In my last post 2 weeks ago, I talked about making a test chapter for the multimedia book project. I anticipated being done a week ago, but sorting out music took me much longer than I thought.
The audio library I'd planned on using turned out to be not very suitable for my purposes, and I ended up deciding to work with the Web Audio API directly.
But after all my fiddling around, the audio system for my custom engine is basically complete. There are some little details left to work out, but the test chapter plays through, and it sounds beautiful.
My main frustration with other audio queueing systems I've used is transitioning to the next track when the current one is playing in a loop. The two typically available options are:
1. start the next track immediately, interrupting the current track
2. wait for the end of the current loop, then start the next track
Option 1 allows us to be very responsive, and update our music immediately for events in our game, but it interrupts the musical experience. Option 2 preserves the flow of the music, but introduces a delay in our responsiveness - and possibly quite a long one, depending on the length of our loop.
Neither of these options appealed to me. I wanted to do something more like
3. wait for the end of the current musical phrase, then start the next track
Of course, this necessitates having some different data.
I decided to save each phrase as a separate audio file, and sequence them dynamically.

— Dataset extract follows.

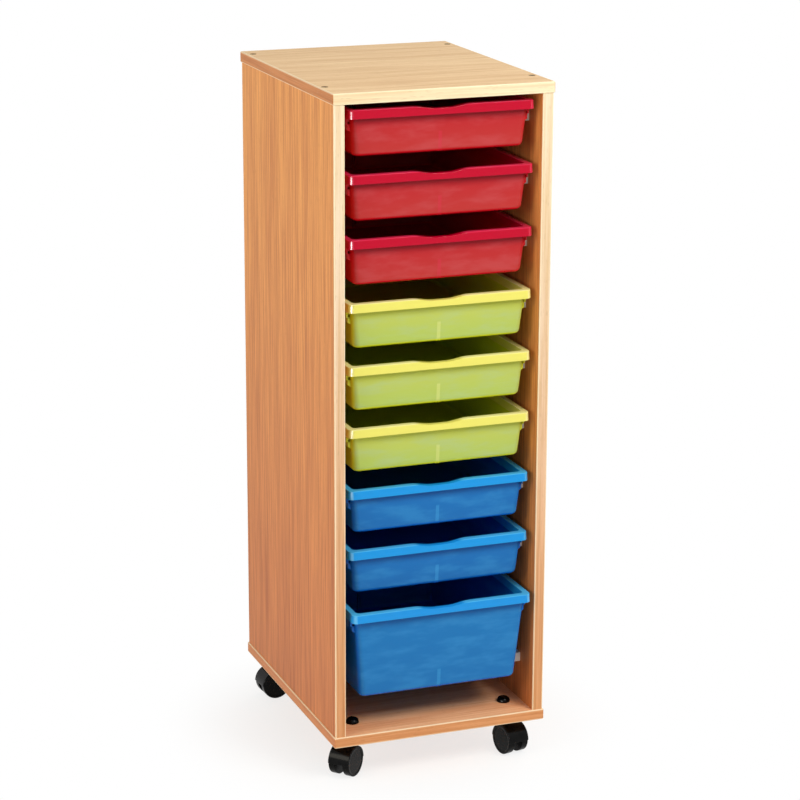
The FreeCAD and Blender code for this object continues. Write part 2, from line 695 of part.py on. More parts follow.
def divider_slots(body, name, height, foot_inset):
    """Two upright ribs in the middle of the front and rear walls, which hold a divider."""
    foot = "(tray_depth / 2 - (%s) - tray_wall / 2)" % foot_inset
    head = "(%s + slot_height * tan(wall_draft * 1 deg))" % foot
    tip = "(%s - tray_wall / 2 - slot_reach)" % foot
    low = "tray_wall / 2 - %s" % height
    high = "%s + slot_height" % low
    for number, lift in enumerate(("-slot_width / 2", "slot_width / 2 - slot_rib")):
        ribs = sketch_on(body, "YZ_Plane", "%s_rib_outline_%d" % (name, number), lift)
        for side in (-1, 1):
            polygon(ribs, [("%d * %s" % (side, foot), low), ("%d * %s" % (side, head), high),
                           ("%d * %s" % (side, tip), high), ("%d * %s" % (side, tip), low)])
        pad(body, ribs, "%s_ribs_%d" % (name, number), "slot_rib")


def all_trays():
    """Eight shallow trays from the top down, then the deep one."""
    shallow = tray("shallow_tray", "shallow_height")
    deep = tray("deep_tray_body", "deep_height")
    for level in range(int(size("level_count")) - 1):
        node("shallow_tray_%d" % (level + 1), [shallow],
             y_text="carcass_y + tray_rest_y", z_text="first_rim - level_pitch * %d" % level)
    node("deep_tray", [deep], y_text="carcass_y + deep_rest_y",
         z_text="first_rim - level_pitch * (level_count - 1)")


# ---------------------------------------------------------------- castors
def castor_hood():
    """
    Castor housing, with the axle along y through the origin and the swivel pin at x = -trail.
    A half-round hood covers the wheels, and a web between them holds the axle and the pin.
    """
    body = new_body("castor_hood")
    half_width = "wheel_outer"
    cover = sketch_on(body, "XZ_Plane", "hood_outline")
    radius = size("hood_radius")
    ring = Part.Circle(Vector(0, 0, 0), Vector(0, 0, 1), radius)
    arc = cover.addGeometry(Part.ArcOfCircle(ring, 0, math.pi))
    line = cover.addGeometry(Part.LineSegment(Vector(-radius, 0, 0), Vector(radius, 0, 0)))
    cover.addConstraint(Sketcher.Constraint("Coincident", arc, 2, line, 1))
    cover.addConstraint(Sketcher.Constraint("Coincident", line, 2, arc, 1))
    cover.addConstraint(Sketcher.Constraint("Coincident", arc, 3, -1, 1))
    cover.addConstraint(Sketcher.Constraint("PointOnObject", arc, 1, -1))
    cover.addConstraint(Sketcher.Constraint("PointOnObject", arc, 2, -1))
    index = cover.addConstraint(Sketcher.Constraint("Radius", arc, radius))
    drive(cover, "Constraints[%d]" % index, "hood_radius")
    pad(body, cover, "hood_block", "2 * %s" % half_width, both_ways=True)
    column = sketch_on(body, "XY_Plane", "column_outline")
    circle(column, "-castor_trail", "0", "column_radius")
    pad(body, column, "swivel_column", "column_top")
    boss = sketch_on(body, "XZ_Plane", "boss_outline")
    circle(boss, "0", "0", "axle_boss")
    pad(body, boss, "axle_boss_pad", "web_width", both_ways=True)
    for side, lift in ((1, "web_width / 2"), (-1, "-web_width / 2")):
        well = sketch_on(body, "XZ_Plane", "well_outline_%d" % (side + 1), lift)
        circle(well, "0", "0", "well_radius")
        pocket(body, well, "wheel_well_%d" % (side + 1), "wheel_width + web_width", backwards=side > 0)
    bore = sketch_on(body, "XZ_Plane", "axle_bore_outline")
    circle(bore, "0", "0", "axle_radius + seat_play")
    pocket(body, bore, "axle_bore", "2 * web_width", both_ways=True)
    socket = sketch_on(body, "XY_Plane", "pin_socket_outline", "column_top")
    circle(socket, "-castor_trail", "0", "pin_radius + running_play")
    pocket(body, socket, "pin_socket", "pin_depth + swivel_gap")
    rim_height = size("hood_radius")
    face = size("wheel_outer")

    def on_hood_rim(point):
        return abs(point.z - rim_height) < 0.01 and abs(abs(point.y) - face) < 0.01

    round_edges(body, "hood_rim", on_hood_rim, "hood_edge")
    return body


def castor_stem():
    """Steel stem: a swivel pin in the housing, a flange under the base and a shank through it."""
    body = turned("castor_stem", [
        ("0", "column_top + swivel_gap - pin_depth"),
        ("pin_radius - pin_chamfer", "column_top + swivel_gap - pin_depth"),
        ("pin_radius", "column_top + swivel_gap - pin_depth + pin_chamfer"),
        ("pin_radius", "column_top + swivel_gap"),
        ("flange_radius", "column_top + swivel_gap"),
        ("flange_radius", "castor_height - wheel_radius"),
        ("shank_radius", "castor_height - wheel_radius"),
        ("shank_radius", "castor_height - wheel_radius + board + shank_grip"),
        ("0", "castor_height - wheel_radius + board + shank_grip")])
    drive(body, "Placement.Base.x", "-castor_trail")
    return body


def castor_axle():
    body = new_body("castor_axle")
    outline = sketch_on(body, "XZ_Plane", "axle_outline")
    circle(outline, "0", "0", "axle_radius")
    pad(body, outline, "axle_pin", "2 * (wheel_outer - wheel_skin - end_play)", both_ways=True)
    return body


def castor_wheel(name, side):
    """One wheel of a pair: rounded tread, dished outer face and a blind bore for the axle."""
    body = new_body(name)

    def out(distance):
        return "%d * (%s)" % (side, distance)

    outline = sketch_on(body, "YZ_Plane", name + "_outline")
    polygon(outline, [
        (out("wheel_inner"), "axle_radius + running_play"),
        (out("wheel_inner"), "wheel_radius"),
        (out("wheel_outer"), "wheel_radius"),
        (out("wheel_outer"), "wheel_radius - dish_border"),
        (out("wheel_outer - wheel_dish"), "wheel_radius - dish_border - dish_slope"),
        (out("wheel_outer - wheel_dish"), "0"),
        (out("wheel_outer - wheel_skin"), "0"),
        (out("wheel_outer - wheel_skin"), "axle_radius + running_play")])
    revolve(body, outline, name + "_turned", "H_Axis")
    tread = size("wheel_radius")

    def on_tread_edge(point):
        at_face = min(abs(abs(point.y) - size("wheel_inner")), abs(abs(point.y) - size("wheel_outer")))
        return at_face < 0.01 and abs(math.hypot(point.x, point.z) - tread) < 0.01

    round_edges(body, name + "_tread", on_tread_edge, "wheel_edge")
    return body


def castor_cap():
    """Domed nut on the base board, closed over the end of the castor's shank."""
    body = new_body("castor_cap")
    outline = sketch_on(body, "XZ_Plane", "cap_outline")
    polygon(outline, [
        ("shank_radius + hole_play", "0"), ("cap_radius", "0"), ("cap_radius", "cap_height"),
        ("0", "cap_height"), ("0", "shank_grip + end_play"),
        ("shank_radius + hole_play", "shank_grip + end_play")])
    revolve(body, outline, "cap_turned", "V_Axis")
    top = size("cap_height")

    def on_cap_rim(point):
        return abs(point.z - top) < 0.01 and math.hypot(point.x, point.y) > 0.01

    round_edges(body, "cap_dome_round", on_cap_rim, "cap_dome")
    return body


CORNERS = [("front_left", -1, -1), ("front_right", 1, -1), ("rear_left", -1, 1), ("rear_right", 1, 1)]


def all_castors():
    """Four castors, each turned about its swivel pin, and the domed nuts above them."""
    hood = castor_hood()
    stem = castor_stem()
    axle = castor_axle()
    wheels = {"left": castor_wheel("castor_wheel_left", 1), "right": castor_wheel("castor_wheel_right", -1)}
    caps = []
    for corner, x_side, y_side in CORNERS:
        angle = "swivel_" + corner
        place = {
            "x_text": "%d * castor_axis_x + castor_trail * cos(%s * 1 deg)" % (x_side, angle),
            "y_text": "carcass_y + %d * castor_axis_y + castor_trail * sin(%s * 1 deg)" % (y_side, angle),
            "z_text": "wheel_radius",
            "turn": angle}
        node("castor_hood_" + corner, [hood], **place)
        node("castor_stem_" + corner, [stem], **place)
        node("castor_axle_" + corner, [axle], **place)
        for side, wheel in wheels.items():
            node("castor_wheel_%s_%s" % (side, corner), [wheel], **place)
        spot = Vector(x_side * size("castor_axis_x"), y_side * size("castor_axis_y"), size("inside_bottom"))
        caps.append(Placement(spot, Rotation()))
    copies("castor_caps", castor_cap(), caps)


# ---------------------------------------------------------------- the unit
def carcass():
    base = flat_board("base_board", -1)
    castor_holes(base)
    node("top_panel", [flat_board("top_board", 1)], y_text="carcass_y", z_text="inside_top")
    node("top_edging", [edge_frame("top_frame")], y_text="carcass_y", z_text="inside_top")
    node("base_panel", [base], y_text="carcass_y", z_text="inside_bottom")
    node("base_edging", [edge_frame("base_frame")], y_text="carcass_y", z_text="castor_height")
    front = edge_strip("front_strip", -1)
    rear = edge_strip("rear_strip", 1)
    for hand, outward in (("left", -1), ("right", 1)):
        node("side_panel_" + hand, [side_board(hand + "_board", outward)],
             x_text="%d * side_inner" % outward, y_text="carcass_y", z_text="inside_bottom")
        node("side_edging_" + hand, [front, rear],
             x_text="%d * side_middle" % outward, y_text="carcass_y", z_text="inside_bottom")
    node("back_panel", [back_sheet()], y_text="carcass_y", z_text="inside_bottom")


def write_parts():
    """Checks every object and every sub-part, and then writes the STEP files."""
    doc.recompute()
    for thing in doc.Objects:
        if "Invalid" in thing.State or "Error" in thing.State:
            raise RuntimeError("%s failed to build" % thing.Label)
    for part in NODES:
        if part.Shape.isNull() or not part.Shape.isValid() or not part.Shape.Solids:
            raise RuntimeError("%s has no valid shape" % part.Label)
    os.makedirs("parts", exist_ok=True)
    for part in NODES:
        part.Shape.exportStep("parts/%s.step" % part.Label)
    print("%d sub-parts written" % len(NODES))


carcass()
carcass_fasteners()
all_runners()
all_trays()
all_castors()
write_parts()
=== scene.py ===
# %% [markdown]
# # A classroom tray storage unit
#
# The real thing is a tall, narrow cabinet of beech-faced board on four twin-wheel castors. Plastic
# runners on its two sides carry eight shallow trays and one deep tray, moulded in tinted polypropylene
# that lets a little light through. The engineering model is loaded first as a fixed frame. It already
# holds every board, screw and runner at its true size, so this lesson adds finishes to those, and
# models again only the pieces whose soft moulded forms need more care: the trays, the castor hoods and
# the wheels.

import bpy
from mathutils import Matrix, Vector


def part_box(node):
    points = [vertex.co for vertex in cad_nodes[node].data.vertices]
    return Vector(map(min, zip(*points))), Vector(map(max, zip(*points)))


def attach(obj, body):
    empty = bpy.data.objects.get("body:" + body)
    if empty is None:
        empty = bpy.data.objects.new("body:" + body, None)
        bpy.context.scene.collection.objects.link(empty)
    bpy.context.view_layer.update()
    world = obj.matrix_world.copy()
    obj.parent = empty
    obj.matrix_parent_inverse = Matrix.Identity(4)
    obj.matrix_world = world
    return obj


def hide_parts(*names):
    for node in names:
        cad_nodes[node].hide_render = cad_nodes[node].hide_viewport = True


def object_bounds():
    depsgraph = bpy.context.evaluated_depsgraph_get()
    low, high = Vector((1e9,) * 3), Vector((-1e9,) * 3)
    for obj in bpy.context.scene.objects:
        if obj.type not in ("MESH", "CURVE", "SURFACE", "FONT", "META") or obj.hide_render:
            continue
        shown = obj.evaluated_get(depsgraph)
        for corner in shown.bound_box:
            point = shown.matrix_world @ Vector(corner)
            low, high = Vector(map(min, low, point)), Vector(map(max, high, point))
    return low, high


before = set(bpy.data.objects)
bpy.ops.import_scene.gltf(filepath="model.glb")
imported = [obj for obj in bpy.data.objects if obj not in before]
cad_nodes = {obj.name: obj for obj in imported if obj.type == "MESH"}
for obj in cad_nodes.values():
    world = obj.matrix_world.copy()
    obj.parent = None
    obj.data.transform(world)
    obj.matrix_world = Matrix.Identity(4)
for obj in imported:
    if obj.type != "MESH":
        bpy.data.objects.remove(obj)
cad_low, cad_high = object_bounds()
print("pieces in the frame:", len(cad_nodes))

# %% [markdown]
# ## Sizes
#
# Everything is in metres, because that is Blender's unit, but a maker of furniture thinks in
# millimetres. One short helper does the conversion, so the numbers below read like a workshop drawing.

# %% A millimetre helper
import math

import bmesh
import bpy
from mathutils import Matrix, Vector


def mm(*lengths):
    """Millimetres to metres, for one length or several."""
    metres = tuple(length / 1000 for length in lengths)
    return metres if len(metres) > 1 else metres[0]


cad_size = cad_high - cad_low
print("overall size in mm:", [round(length * 1000, 1) for length in cad_size])

# %% [markdown]
# ## The camera
#
# A product picture of a tall cabinet is taken from a few metres away with a long lens, so that the
# sides stay nearly parallel. Here the camera stands in front and to the left, above the top board, and
# looks down a little. The lens length comes from the field of view: the focal length is known in dots
# of a picture 800 dots wide, and the sensor is 36 mm wide.

# %% Place the camera
CAMERA_SPOT = mm(-1520.7, -4055.9, 1799.7)
CAMERA_YAW, CAMERA_PITCH, CAMERA_ROLL = 0.3616, 0.2753, 0.0035
FOCAL_DOTS, PICTURE_DOTS, SENSOR_WIDTH = 2685.4, 800, 36
camera_data = bpy.data.cameras.new("studio_camera")
camera_data.sensor_width = SENSOR_WIDTH
camera_data.lens = FOCAL_DOTS * SENSOR_WIDTH / PICTURE_DOTS
camera = bpy.data.objects.new("studio_camera", camera_data)
bpy.context.scene.collection.objects.link(camera)
turn_down = Matrix.Rotation(math.pi / 2 - CAMERA_PITCH, 4, "X")
turn_aside = Matrix.Rotation(-CAMERA_YAW, 4, "Z")
lean = Matrix.Rotation(CAMERA_ROLL, 4, "Z")
camera.matrix_world = Matrix.Translation(CAMERA_SPOT) @ turn_aside @ turn_down @ lean
bpy.context.scene.camera = camera
bpy.context.scene.view_settings.view_transform = "Standard"
print("lens in mm:", round(camera_data.lens, 1))

# %% [markdown]
# ## Soft studio light
#
# Area lamps are softboxes: the larger the panel, the softer the edge of a shadow. The key light hangs
# high in front on the right, so the front edges are bright and the left side is a tone darker. A warmer
# lamp lights the left side, and a weak one keeps the back from going dark. The last panel is a
# reflector: it gives no light to dull surfaces, and is there only to be mirrored by the glossy corners
# of the trays. It stands low, so that the top board doesn't mirror it too.


# %% Lamps
AIM = Vector((0, 0, 0.65))


def softbox(name, spot, size, watts, tint):
    """An area lamp of this width and height that faces the middle of the cabinet."""
    lamp_data = bpy.data.lights.new(name, "AREA")
    lamp_data.shape = "RECTANGLE"
    lamp_data.size, lamp_data.size_y = size
    lamp_data.energy = watts
    lamp_data.color = tint
    lamp = bpy.data.objects.new(name, lamp_data)
    bpy.context.scene.collection.objects.link(lamp)
    turn = (AIM - Vector(spot)).to_track_quat("-Z", "Y")
    lamp.matrix_world = Matrix.Translation(spot) @ turn.to_matrix().to_4x4()
    return lamp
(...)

Scheduling was my biggest roadblock with that approach. I spent a lot of hours banging my head against the wall trying to figure out how to play the next phrase exactly at the end of the current one, with a seamless transition. Finally, just a few days ago, I found a wonderful article by Chris Wilson about using javascript timers to schedule sounds on the Web Audio clock.
After that, I was able to get my "phrase sequencer" working, and I spent my morning today composing music instead of struggling futilely to get sounds to line up properly.
The concept chapter is now very close to done. What's left is mostly engine tweaks.
After a week and a half of frustration, I feel like this is really coming together.